They're all oddballs,

but incredibly human,
incredibly gifted, all of them.

They all really count.

STEINBERG: I got a call
from Mel.

He said, "It's Mel Brooks
meets Errol Flynn

on 'The Show of Shows.'"

I said, "I'm not gonna write
Mel Brooks,

because it'll come out...

I'm gonna write myself
as the Benjy character."

He said,
"No, I can't pay you enough."

And then I said, "You can't
pay me enough,

or you won't pay me enough?"

There was a pause and he said,
"One of those two."

Monologue's in.

Good morning, King.
Hello, Stan.

Yeah, good morning.

King, about the monologue!

What's that?
Do you smell something?

[Sniffs]

It's coming from the script!

[Sniffs]

Oh, it's your monologue!

Oh, what a stinkburger.
K.C.!

Pull!

Booom!

I hate it, it's not funny,
it's out!

Hey, babe, we're not
married to it.

Monologue's out.

MAN: Michael Gruskoff was one of
the producers, said,

"You only get Mel
when you need him."

I didn't want to step
all over it

because I was basically
the producer.

I mean I don't micromanage.

We were doing the budget,
and I realized,

"We need more money."

And I called him and I said,

"Mel, I need you.
We need $300,000."

So I said, "We have to meet
with David Begelman,"

who was the head of the studio.

"and try and get
this money."

So I said, "Let's call him

and make an appointment
in his office."

And he said, "No, no office,
we don't go into any office.

You go into an office,
you don't get anything.

They take phone calls,
they don't pay attention,

they go to another meeting.

We're going to meet him
in the hallway."

I said,
"What are you talking about?"

He said,
"You get them in the hall.

When they're going somewhere
or coming back.

I'll show you."

So, I said, "Okay.
When is that going to be?"

He said, "Around lunchtime."

I said, "On his way to lunch?"

He said, "No, you dope!
Not on his way to lunch."

He said, "He's gonna be hungry,
he's not going to listen to us.

Wait till he has lunch,
he's eaten a nice big lunch.

We get him on the way back.

We ambush him."

I said, "Okay."

I hadn't heard about this in
film school or anywhere else.

So here comes Begelman
down the hall.

Mel grabs him... "Hiya, David,
how you doing?"

Tells him three or four jokes,

David is laughing,
having a nice time.

We're moving all this time.

We know that this has to happen
before he hits the office.

Then, just as we hit
his office doorway, he says,

"David, you got any cash
on you?"

And he said, "Why?"

He said, "Well, the kid..."
that was me, the kid...

"the kid here needs $300,000
to finish the picture."

"Really?" George Justin,
the production guy,

is in the hall, he says,
"Is that true?"

And he says, "Yeah."

He said, "All right,
give them the money."

And he's laughing and then he's
not laughing quite as much,

and he's got a look on his face
like, "what happened here?"

And he's in his office.

And Mel says,
"You need anything else?"

And I said, "Hm, not now."

He said, "Okay, just call me."
He's gone.

It's like Lamont Cranston,
The Shadow... and he's gone.

He was there,
now he's not there.

It's the Mel school
of how to make movies.

[Jazz band plays]

BROOKS: For years,
I've been looking for a vehicle

for Anne and Mel,
for my wife and I, to be in.

I thought it might be a Dodge.

Didn't turn out to be a Dodge,
turned out to be a movie.

"To Be or Not To Be."

SHALIT: What was it like to work
in a movie with this person?

Well, it was a lot
like being pregnant.

Some days were good

and some days you felt
like throwing up.

You get two bouquets of roses,
and I get to watch!

Well, I have to get
some appreciation!

Appreciation?
What are you talking about?

You are not only my wife,

you happen to be the costar
of this company.

Mr.

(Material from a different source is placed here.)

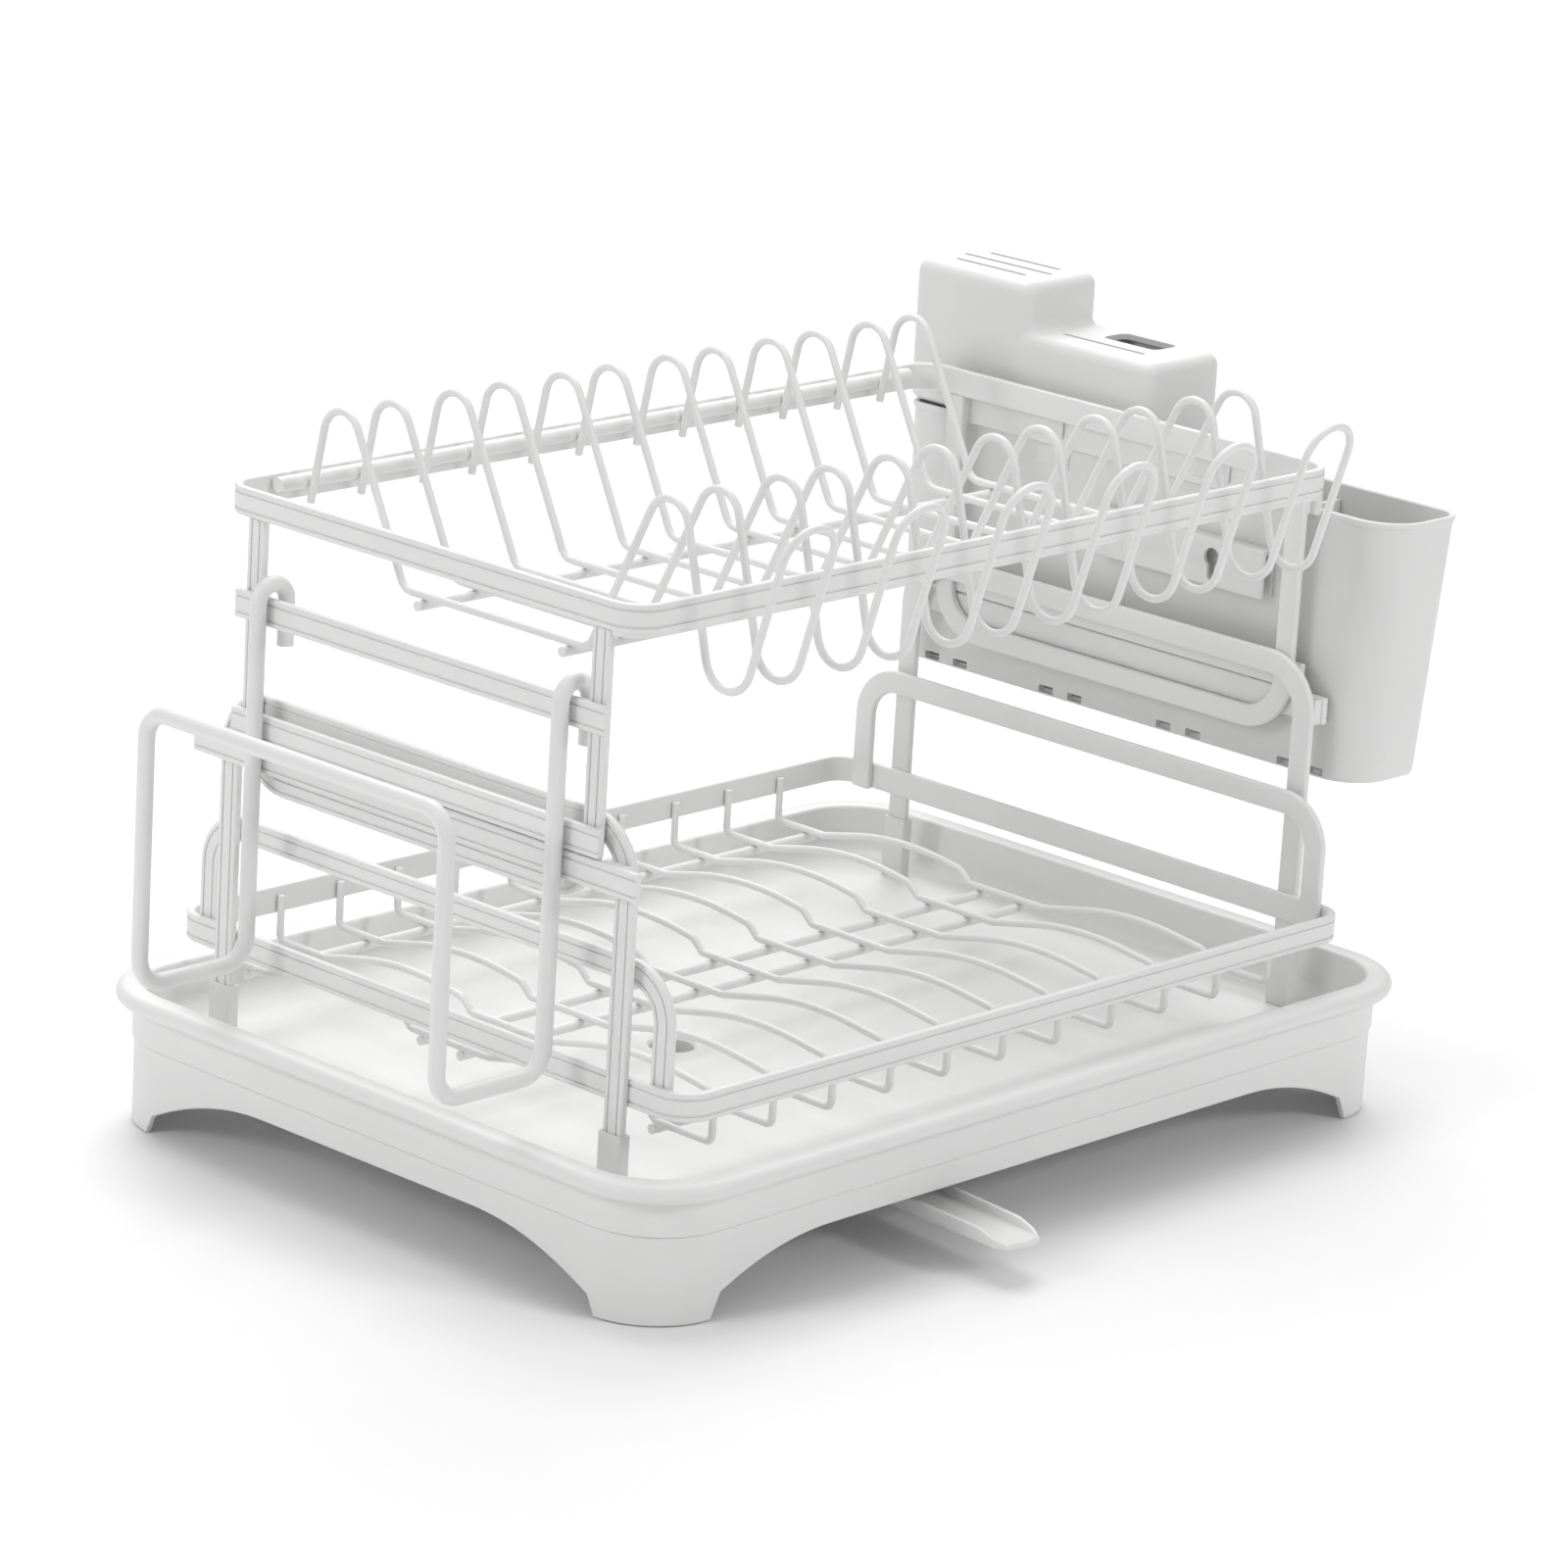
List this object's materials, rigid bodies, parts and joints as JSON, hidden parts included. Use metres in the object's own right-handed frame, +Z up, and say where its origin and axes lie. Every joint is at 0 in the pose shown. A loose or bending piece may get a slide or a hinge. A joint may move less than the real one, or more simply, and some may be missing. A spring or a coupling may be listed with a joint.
{
  "type": "dish drying rack",
  "caption": "Two-tier dish drying rack with plate loops, a drip tray with swivel spout, a board hanger, a utensil holder and a slotted knife block.",
  "frame": {"origin": "on the counter, under the centre of the drip tray", "axes": "+X along the long side towards the utensil holder, +Y to the back, +Z up"},
  "size_m": [0.5103, 0.3583, 0.301],
  "materials": {
    "coated_steel": "satin",
    "tray_plastic": "satin",
    "holder_plastic": "satin"
  },
  "bodies": {
    "tray": {"drip_tray": "tray_plastic"},
    "spout": {"drain_spout": "tray_plastic"},
    "lower_tier": {"lower_frame_left": "coated_steel", "lower_frame_right": "coated_steel", "foot_cap_front_left": "holder_plastic", "foot_cap_front_right": "holder_plastic", "foot_cap_back_left": "holder_plastic", "foot_cap_back_right": "holder_plastic", "lower_rim": "coated_steel", "guard_loop_left": "coated_steel", "guard_loop_right": "coated_steel", "lower_wire_1": "coated_steel", "lower_wire_2": "coated_steel", "lower_wire_3": "coated_steel", "lower_wire_4": "coated_steel", "lower_wire_5": "coated_steel", "lower_wire_6": "coated_steel", "lower_wire_7": "coated_steel", "lower_wire_8": "coated_steel", "lower_wire_9": "coated_steel", "lower_wire_10": "coated_steel", "lower_wire_11": "coated_steel", "lower_rod_1": "coated_steel", "lower_rod_2": "coated_steel", "lower_rod_3": "coated_steel", "lower_rod_4": "coated_steel", "lower_crossbar_left": "coated_steel", "lower_crossbar_right": "coated_steel", "slide_spacers_left": "coated_steel", "slide_spacers_right": "coated_steel"},
    "upper_tier": {"upper_rim": "coated_steel", "front_rail": "coated_steel", "upper_frame_left": "coated_steel", "upper_frame_right": "coated_steel", "stop_bar_left": "coated_steel", "stop_bar_right": "coated_steel", "hanger_bar": "coated_steel", "holder_bar": "coated_steel", "holder_bar_pads": "coated_steel", "plate_wire_1": "coated_steel", "plate_wire_2": "coated_steel", "plate_wire_3": "coated_steel", "plate_wire_4": "coated_steel", "plate_wire_5": "coated_steel", "plate_wire_6": "coated_steel", "back_rod": "coated_steel", "upper_floor_rod_front": "coated_steel", "upper_floor_rod_back": "coated_steel"},
    "hanger": {"board_hanger": "coated_steel"},
    "holder": {"utensil_holder": "holder_plastic", "holder_divider": "holder_plastic", "holder_bracket": "holder_plastic"},
    "block": {"knife_block": "holder_plastic"}
  },
  "joints": [
    {"name": "spout_swivel", "type": "hinge", "parent": "tray", "child": "spout", "pos_m": [-0.045, 0.007, 0.02], "axis": [0, 0, 1], "range_deg": [-15, 45]},
    {"name": "lower_tier_lift", "type": "slide", "parent": "tray", "child": "lower_tier", "axis": [0, 0, 1], "range_m": [0, 0.08]},
    {"name": "upper_tier_lift", "type": "slide", "parent": "lower_tier", "child": "upper_tier", "axis": [0, 0, 1], "range_m": [0, 0.12]},
    {"name": "hanger_lift", "type": "slide", "parent": "upper_tier", "child": "hanger", "axis": [0, 0, 1], "range_m": [0, 0.016]},
    {"name": "holder_lift", "type": "slide", "parent": "upper_tier", "child": "holder", "axis": [0, 0, 1], "range_m": [0, 0.018]},
    {"name": "block_lift", "type": "slide", "parent": "holder", "child": "block", "axis": [0, 0, 1], "range_m": [0, 0.06]}
  ]
}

Bronski, here's
the new poster

from the printer's...
Is it okay?

It's fine, Bieler, fine.

Fine? Just a minute.
Come back here!

Look, I don't mind
my name in smaller print,

I don't even mind it
under the title,

but in parentheses?!

I like it.
It sets your name apart.

Well, set yours apart.

I'm a half-assed actor
and a smart...

comic personality.

I know who I am and I know
what I can do.

I know what my limits are.

And I know voids of...

personalities I can fill.

I don't want war,
all I want is peace!

Peace!

Peace!

♪ A... ♪

♪ Little piece
of Poland ♪

♪ A little
piece of France ♪

♪ A little piece
of Portugal ♪

♪ And Austria, perchance ♪

♪ A... ♪

♪ Little slice of... ♪

When did you first become
aware of Hitler?

What a crazy question.

What a really crazy...
When did I...

When I was 14 or 15, Hitler got
to be very popular in Germany

in 19... in the 1930s.

I was aware that he was not
a nice person.

Strangely enough I didn't know
anything about

concentration camps.

When I found out as a soldier
in Europe,

it took a long time to make any
kind of human sense out of that.

And I never thought of doing
anything about Hitler

until after I got back.

[Shouting "Sieg Heil!"]

C. REINER: I love the fact
that Mel Brooks dared

to do to Hitler what Hitler
did to the Jews.

He decimated him
by making fun of him.

RIVERS: Well, there are always
gonna be people

that, when you do a Hitler joke,
you make a Jewish joke,

that are going to say,
"You shouldn't do this."

He has my philosophy, so I think
he's right, obviously.

You bring it around with humor,

you remind everybody with humor
what's happened,

what's been done,
and that makes it palat...

If you laugh at something,
you've won already.

You only have half of me.

Look, I'm going to do
my famous "Heil"

and you're not going
to get my arm in.

"Heil me, heil me,
heil me, heil me!"

I'm not in, just this part!

His little grandson was
backstage the other night

in the dressing room,
he said to Mel,

"Yes, is Hitler a good man,
or a bad man?"

And Mel looked down at him
and said,

"Well, Hitler's a bad man."

He said, "Why did Hitler make me
laugh like that?"

And then Mel said,
"Hitler didn't make you laugh,

I made you laugh."

[Orchestra playing
"Blue Danube"]

BROOKS: The great thing about
dictators is

you have to know if you get
on a soapbox with them

you're gonna lose 'cause they
have a way of spellbinding

with their oratory.

But if you can reduce them

to ridicule, then you're
way ahead.

I was looking for another genre
to destroy,

and I was lucky that I hadn't
done science fiction,

so I figured I'd plow
into it head first,

and be irreverent and crazy,
but who likes sci-fi?

Well, every kid from 9 to 20,
9 to 18.

I took off my artistic glasses
and threw them away.

This humor is
gonna be shotgun humor.

You have the ring,

and I see your Schwartz
is as big as mine.

BROOKS: I called Lucas and he
said, "I only have one caveat."

Tell me, I'll do it.

He said, "No action figures
because I read your script

and they're gonna look exactly
like my action figures.

You'd be robbing me

of an income from..."
I said, "You're right."

Merchandising, merchandising!

Where the real money
from the movie is made.

Spaceballs the t-shirt.

Spaceballs the coloring book.

Spaceballs the lunchbox.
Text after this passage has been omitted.